◆ **WHAT IS ASKED**: Each line below is to be written out in full, exactly as shown.

CAD and scene scripts:

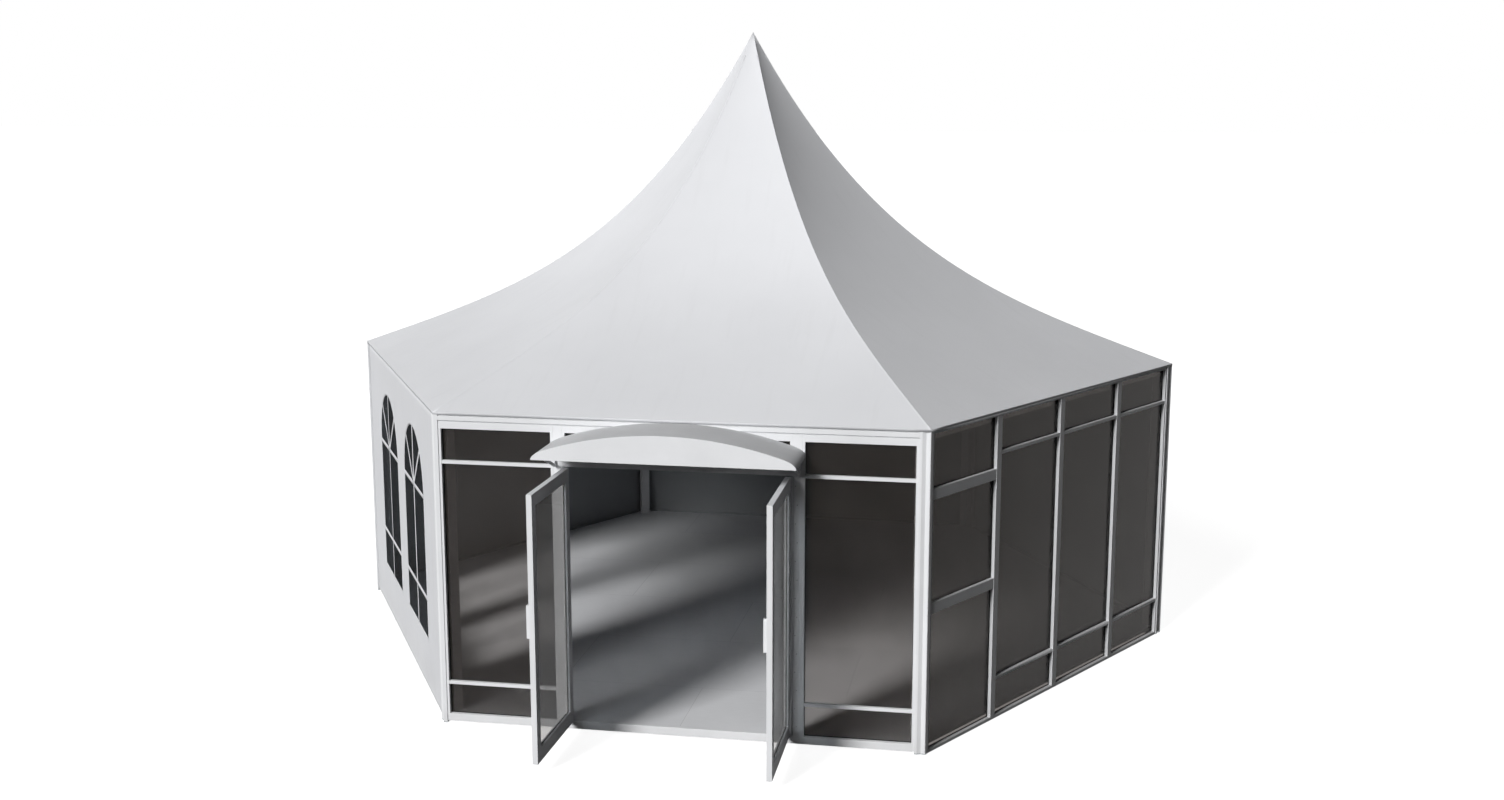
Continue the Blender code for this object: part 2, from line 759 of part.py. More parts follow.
def right_wall():
    """One long ladder frame with four bays: the nearest has two thick bars, the rest two thin."""
    frame = wall_frame(RIGHT)
    bars = [
        (0, THICK_BAR_LOW_HEIGHT, THICK_BAR_HEIGHT),
        (0, WALL_TOP - THICK_BAR_DROP, THICK_BAR_HEIGHT),
    ]
    for bay in range(1, SIDE_BAYS):
        bars.append((bay, BAR_LOW_HEIGHT, BAR_HEIGHT))
        bars.append((bay, WALL_TOP - SIDE_BAR_DROP, BAR_HEIGHT))
    panes = glazing_frame(
        "right_frame",
        PANEL_LEFT,
        PANEL_RIGHT,
        SIDE_GROUND_GAP,
        WALL_TOP,
        (STILE_WIDTH, SIDE_BOTTOM_RAIL_HEIGHT, SIDE_TOP_RAIL_HEIGHT),
        SIDE_BAYS,
        bars,
        frame,
    )
    for bay, rectangle_of_bay in enumerate(panes, start=1):
        pane(f"right_pane_{bay}", rectangle_of_bay, frame)


def fan_pane(centre, number):
    """One pane of a window's fan head, between two radiating bars."""
    half_bar = WINDOW_BAR_WIDTH / 2
    wedge = pi / WINDOW_FAN_PANES
    start = number * wedge
    trim = asin(half_bar / WINDOW_HALF_WIDTH)
    point = half_bar / sin(wedge / 2)
    middle = start + wedge / 2
    outline = [(centre + point * cos(middle), WINDOW_SPRING_HEIGHT + point * sin(middle))]
    for step in range(WINDOW_ARC_STEPS + 1):
        angle = start + trim + (wedge - 2 * trim) * step / WINDOW_ARC_STEPS
        outline.append(
            (
                centre + WINDOW_HALF_WIDTH * cos(angle),
                WINDOW_SPRING_HEIGHT + WINDOW_HALF_WIDTH * sin(angle),
            )
        )
    return outline


def window_holes(centre):
    """The openings of one arched window: four upright panes and the fan above them."""
    half_bar = WINDOW_BAR_WIDTH / 2
    rows = (
        (WINDOW_SILL_HEIGHT, WINDOW_LOW_BAR_HEIGHT - half_bar),
        (WINDOW_LOW_BAR_HEIGHT + half_bar, WINDOW_SPRING_HEIGHT - half_bar),
    )
    holes = []
    for low, high in rows:
        holes.append(rectangle(centre - WINDOW_HALF_WIDTH, low, centre - half_bar, high))
        holes.append(rectangle(centre + half_bar, low, centre + WINDOW_HALF_WIDTH, high))
    holes.extend(fan_pane(centre, number) for number in range(WINDOW_FAN_PANES))
    return holes


def hem_mesh(name):
    """The weighted pocket along the foot of a fabric wall."""
    outline = rectangle(
        FABRIC_SET_BACK, GROUND_GAP, FABRIC_SET_BACK + HEM_DEPTH, GROUND_GAP + HEM_HEIGHT
    )
    return prism_mesh(name, [outline], PANEL_LEFT, PANEL_RIGHT, SECTION)


def left_wall():
    """A fabric wall with two arched windows, and the clear film welded behind them."""
    frame = wall_frame(LEFT)
    centres = (SIDE_LENGTH / 2 - WINDOW_SPACING / 2, SIDE_LENGTH / 2 + WINDOW_SPACING / 2)
    back = FABRIC_SET_BACK + FABRIC_THICKNESS
    holes = [hole for centre in centres for hole in window_holes(centre)]
    skin = prism(
        "left_wall_skin",
        [rectangle(PANEL_LEFT, GROUND_GAP + HEM_HEIGHT / 2, PANEL_RIGHT, WALL_TOP)] + holes,
        -FABRIC_SET_BACK,
        -back,
        ELEVATION,
        PVC_WALL,
        frame,
    )
    combined(skin, [hem_mesh("left_wall_hem")], "UNION")
    reach = WINDOW_HALF_WIDTH + FILM_LAP
    prism(
        "left_window_film",
        [
            rectangle(
                centres[0] - reach,
                WINDOW_SILL_HEIGHT - FILM_LAP,
                centres[1] + reach,
                WINDOW_SPRING_HEIGHT + reach,
            )
        ],
        -back - GAP,
        -back - GAP - FILM_THICKNESS,
        ELEVATION,
        CLEAR_FILM,
        frame,
    )


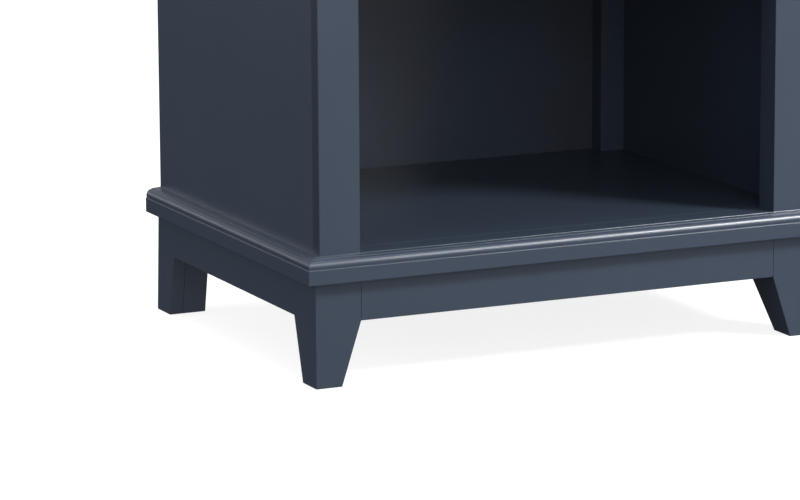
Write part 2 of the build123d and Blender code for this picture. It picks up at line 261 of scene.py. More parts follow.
def plainWood(name, grain, light, dark, ringWidth):
    material, wires, place = startShader(name)
    wander, pores = woodGrain(wires, place, grain, bareWood["grainAlong"], bareWood["grainAcross"])
    rings = wires.make("ShaderNodeSeparateXYZ", inputs={0: place}, output="Z" if grain != "Z" else "X")
    stripe = wires.maths("FRACT", rings / ringWidth + wander * bareWood["ringWander"])
    darkness = stripe * bareWood["ringShare"] + pores * bareWood["poreShare"]
    colour = blended(wires, darkness, (*light, 1), (*dark, 1))
    roughness = bareWood["roughness"] + pores * bareWood["roughnessSwing"]
    normal = bumped(wires, pores - stripe * 0.3, bareWood["poreDepth"])
    return finishShader(material, wires, {"Base Color": colour, "Roughness": roughness, "Normal": normal})


zinc = {
    "streakAlong": 12.0, "streakAcross": 900.0, "streakDepth": 0.004 * mm, "streakSwing": 0.18,
    "spangle": 240.0, "spangleRange": (0.3, 0.7), "spangleSwing": 0.1, "dull": 0.82,
}


def rolledSteel(name, tone, roughness, grain):
    material, wires, place = startShader(name)
    rolled = stretched(wires, place, grain, zinc["streakAlong"], zinc["streakAcross"])
    streaks = noise(wires, rolled, 1.0, 3.0, 0.6)
    spangle = noise(wires, place, zinc["spangle"], 2.0, 0.5)
    dull = [zinc["dull"] * part for part in tone]
    colour = blended(wires, clamped(wires, spangle, *zinc["spangleRange"]), (*tone, 1), (*dull, 1))
    rough = roughness + (streaks - 0.5) * zinc["streakSwing"] + (spangle - 0.5) * zinc["spangleSwing"]
    normal = bumped(wires, streaks, zinc["streakDepth"])
    return finishShader(material, wires, {
        "Base Color": colour, "Roughness": rough, "Normal": normal, "Metallic": 1.0,
    })


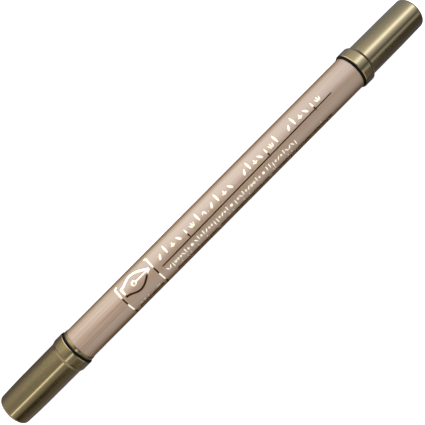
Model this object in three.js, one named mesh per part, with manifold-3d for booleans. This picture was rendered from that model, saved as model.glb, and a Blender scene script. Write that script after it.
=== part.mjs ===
// Twin-tip calligraphy marker, capped at both ends and lying on its two cap collars.
// Units are millimetres and +Z is up. +X runs along the pen towards the fine tip, and the
// origin is on the surface that the pen lies on, under the middle of its length.
import * as THREE from 'three';
import { mergeVertices } from 'three/addons/utils/BufferGeometryUtils.js';
import Module from 'manifold-3d';

const wasm = await Module();
wasm.setup();

// Whole pen
const OVERALL_LENGTH = 150;
const SIDES = 36; // facets round every turned piece, with one of them level underneath

// Barrel, and the rings between it and the caps
const BARREL_RADIUS = 5.0;
const BARREL_BORE = 4.3;
const BARREL_EDGE = 0.12;
const TRIM_RING_RADIUS = 5.15;
const TRIM_RING_WIDTH = 0.8;
const SEAL_RING_RADIUS = 5.2;
const RING_EDGE = 0.12;

// Fits
const CAP_GAP = 0.1; // along the pen, between a cap's mouth and its seal ring
const SEAT_CLEARANCE = 0.2; // on radius, between a cap's bore and the tip holder's seat
const SNAP_CLEARANCE = 0.1; // on radius, between a cap's bore and the snap bead
const PRESS_GAP = 0.05; // on radius, between pieces that are pressed together

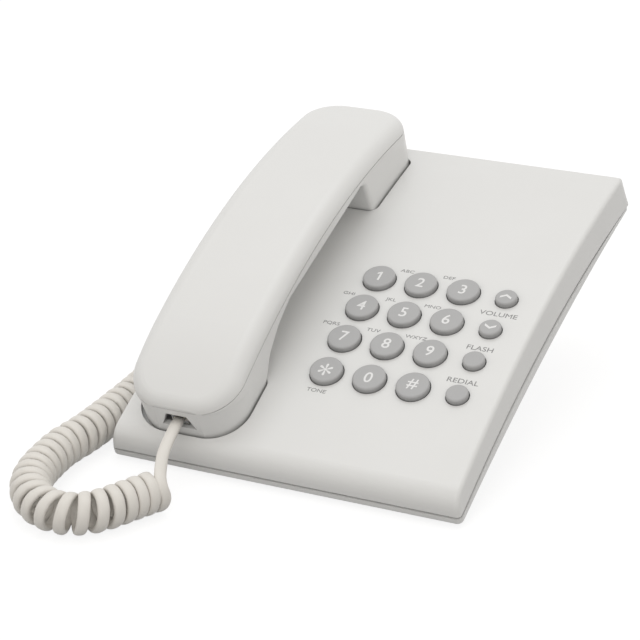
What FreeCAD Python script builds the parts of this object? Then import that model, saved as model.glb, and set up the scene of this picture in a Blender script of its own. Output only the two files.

◆ **TASK OUTPUT**:
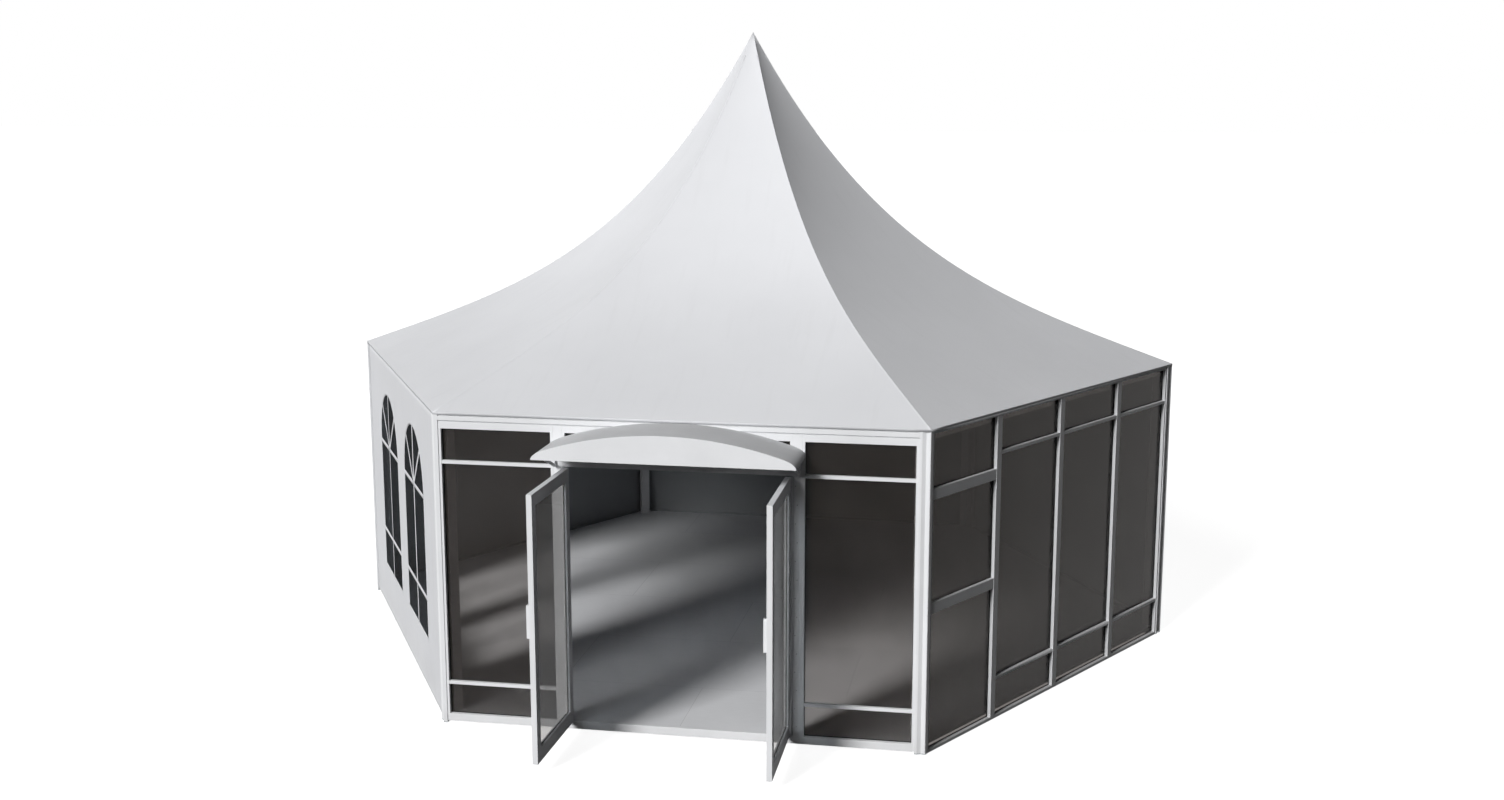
Continue the Blender code for this object: part 2, from line 759 of part.py. More parts follow.
def right_wall():
    """One long ladder frame with four bays: the nearest has two thick bars, the rest two thin."""
    frame = wall_frame(RIGHT)
    bars = [
        (0, THICK_BAR_LOW_HEIGHT, THICK_BAR_HEIGHT),
        (0, WALL_TOP - THICK_BAR_DROP, THICK_BAR_HEIGHT),
    ]
    for bay in range(1, SIDE_BAYS):
        bars.append((bay, BAR_LOW_HEIGHT, BAR_HEIGHT))
        bars.append((bay, WALL_TOP - SIDE_BAR_DROP, BAR_HEIGHT))
    panes = glazing_frame(
        "right_frame",
        PANEL_LEFT,
        PANEL_RIGHT,
        SIDE_GROUND_GAP,
        WALL_TOP,
        (STILE_WIDTH, SIDE_BOTTOM_RAIL_HEIGHT, SIDE_TOP_RAIL_HEIGHT),
        SIDE_BAYS,
        bars,
        frame,
    )
    for bay, rectangle_of_bay in enumerate(panes, start=1):
        pane(f"right_pane_{bay}", rectangle_of_bay, frame)


def fan_pane(centre, number):
    """One pane of a window's fan head, between two radiating bars."""
    half_bar = WINDOW_BAR_WIDTH / 2
    wedge = pi / WINDOW_FAN_PANES
    start = number * wedge
    trim = asin(half_bar / WINDOW_HALF_WIDTH)
    point = half_bar / sin(wedge / 2)
    middle = start + wedge / 2
    outline = [(centre + point * cos(middle), WINDOW_SPRING_HEIGHT + point * sin(middle))]
    for step in range(WINDOW_ARC_STEPS + 1):
        angle = start + trim + (wedge - 2 * trim) * step / WINDOW_ARC_STEPS
        outline.append(
            (
                centre + WINDOW_HALF_WIDTH * cos(angle),
                WINDOW_SPRING_HEIGHT + WINDOW_HALF_WIDTH * sin(angle),
            )
        )
    return outline


def window_holes(centre):
    """The openings of one arched window: four upright panes and the fan above them."""
    half_bar = WINDOW_BAR_WIDTH / 2
    rows = (
        (WINDOW_SILL_HEIGHT, WINDOW_LOW_BAR_HEIGHT - half_bar),
        (WINDOW_LOW_BAR_HEIGHT + half_bar, WINDOW_SPRING_HEIGHT - half_bar),
    )
    holes = []
    for low, high in rows:
        holes.append(rectangle(centre - WINDOW_HALF_WIDTH, low, centre - half_bar, high))
        holes.append(rectangle(centre + half_bar, low, centre + WINDOW_HALF_WIDTH, high))
    holes.extend(fan_pane(centre, number) for number in range(WINDOW_FAN_PANES))
    return holes


def hem_mesh(name):
    """The weighted pocket along the foot of a fabric wall."""
    outline = rectangle(
        FABRIC_SET_BACK, GROUND_GAP, FABRIC_SET_BACK + HEM_DEPTH, GROUND_GAP + HEM_HEIGHT
    )
    return prism_mesh(name, [outline], PANEL_LEFT, PANEL_RIGHT, SECTION)


def left_wall():
    """A fabric wall with two arched windows, and the clear film welded behind them."""
    frame = wall_frame(LEFT)
    centres = (SIDE_LENGTH / 2 - WINDOW_SPACING / 2, SIDE_LENGTH / 2 + WINDOW_SPACING / 2)
    back = FABRIC_SET_BACK + FABRIC_THICKNESS
    holes = [hole for centre in centres for hole in window_holes(centre)]
    skin = prism(
        "left_wall_skin",
        [rectangle(PANEL_LEFT, GROUND_GAP + HEM_HEIGHT / 2, PANEL_RIGHT, WALL_TOP)] + holes,
        -FABRIC_SET_BACK,
        -back,
        ELEVATION,
        PVC_WALL,
        frame,
    )
    combined(skin, [hem_mesh("left_wall_hem")], "UNION")
    reach = WINDOW_HALF_WIDTH + FILM_LAP
    prism(
        "left_window_film",
        [
            rectangle(
                centres[0] - reach,
                WINDOW_SILL_HEIGHT - FILM_LAP,
                centres[1] + reach,
                WINDOW_SPRING_HEIGHT + reach,
            )
        ],
        -back - GAP,
        -back - GAP - FILM_THICKNESS,
        ELEVATION,
        CLEAR_FILM,
        frame,
    )


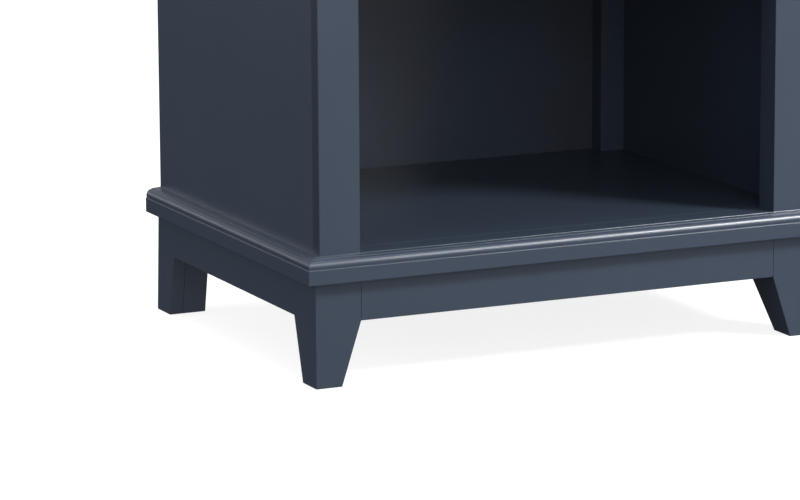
Write part 2 of the build123d and Blender code for this picture. It picks up at line 261 of scene.py. More parts follow.
def plainWood(name, grain, light, dark, ringWidth):
    material, wires, place = startShader(name)
    wander, pores = woodGrain(wires, place, grain, bareWood["grainAlong"], bareWood["grainAcross"])
    rings = wires.make("ShaderNodeSeparateXYZ", inputs={0: place}, output="Z" if grain != "Z" else "X")
    stripe = wires.maths("FRACT", rings / ringWidth + wander * bareWood["ringWander"])
    darkness = stripe * bareWood["ringShare"] + pores * bareWood["poreShare"]
    colour = blended(wires, darkness, (*light, 1), (*dark, 1))
    roughness = bareWood["roughness"] + pores * bareWood["roughnessSwing"]
    normal = bumped(wires, pores - stripe * 0.3, bareWood["poreDepth"])
    return finishShader(material, wires, {"Base Color": colour, "Roughness": roughness, "Normal": normal})


zinc = {
    "streakAlong": 12.0, "streakAcross": 900.0, "streakDepth": 0.004 * mm, "streakSwing": 0.18,
    "spangle": 240.0, "spangleRange": (0.3, 0.7), "spangleSwing": 0.1, "dull": 0.82,
}


def rolledSteel(name, tone, roughness, grain):
    material, wires, place = startShader(name)
    rolled = stretched(wires, place, grain, zinc["streakAlong"], zinc["streakAcross"])
    streaks = noise(wires, rolled, 1.0, 3.0, 0.6)
    spangle = noise(wires, place, zinc["spangle"], 2.0, 0.5)
    dull = [zinc["dull"] * part for part in tone]
    colour = blended(wires, clamped(wires, spangle, *zinc["spangleRange"]), (*tone, 1), (*dull, 1))
    rough = roughness + (streaks - 0.5) * zinc["streakSwing"] + (spangle - 0.5) * zinc["spangleSwing"]
    normal = bumped(wires, streaks, zinc["streakDepth"])
    return finishShader(material, wires, {
        "Base Color": colour, "Roughness": rough, "Normal": normal, "Metallic": 1.0,
    })


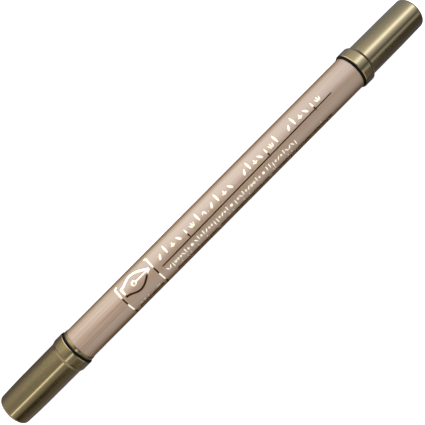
Model this object in three.js, one named mesh per part, with manifold-3d for booleans. This picture was rendered from that model, saved as model.glb, and a Blender scene script. Write that script after it.
=== part.mjs ===
// Twin-tip calligraphy marker, capped at both ends and lying on its two cap collars.
// Units are millimetres and +Z is up. +X runs along the pen towards the fine tip, and the
// origin is on the surface that the pen lies on, under the middle of its length.
import * as THREE from 'three';
import { mergeVertices } from 'three/addons/utils/BufferGeometryUtils.js';
import Module from 'manifold-3d';

const wasm = await Module();
wasm.setup();

// Whole pen
const OVERALL_LENGTH = 150;
const SIDES = 36; // facets round every turned piece, with one of them level underneath

// Barrel, and the rings between it and the caps
const BARREL_RADIUS = 5.0;
const BARREL_BORE = 4.3;
const BARREL_EDGE = 0.12;
const TRIM_RING_RADIUS = 5.15;
const TRIM_RING_WIDTH = 0.8;
const SEAL_RING_RADIUS = 5.2;
const RING_EDGE = 0.12;

// Fits
const CAP_GAP = 0.1; // along the pen, between a cap's mouth and its seal ring
const SEAT_CLEARANCE = 0.2; // on radius, between a cap's bore and the tip holder's seat
const SNAP_CLEARANCE = 0.1; // on radius, between a cap's bore and the snap bead
const PRESS_GAP = 0.05; // on radius, between pieces that are pressed together

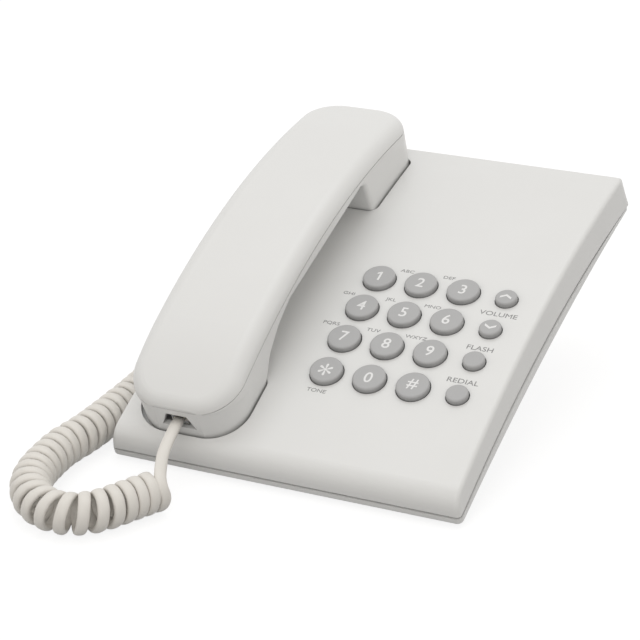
What FreeCAD Python script builds the parts of this object? Then import that model, saved as model.glb, and set up the scene of this picture in a Blender script of its own. Output only the two files.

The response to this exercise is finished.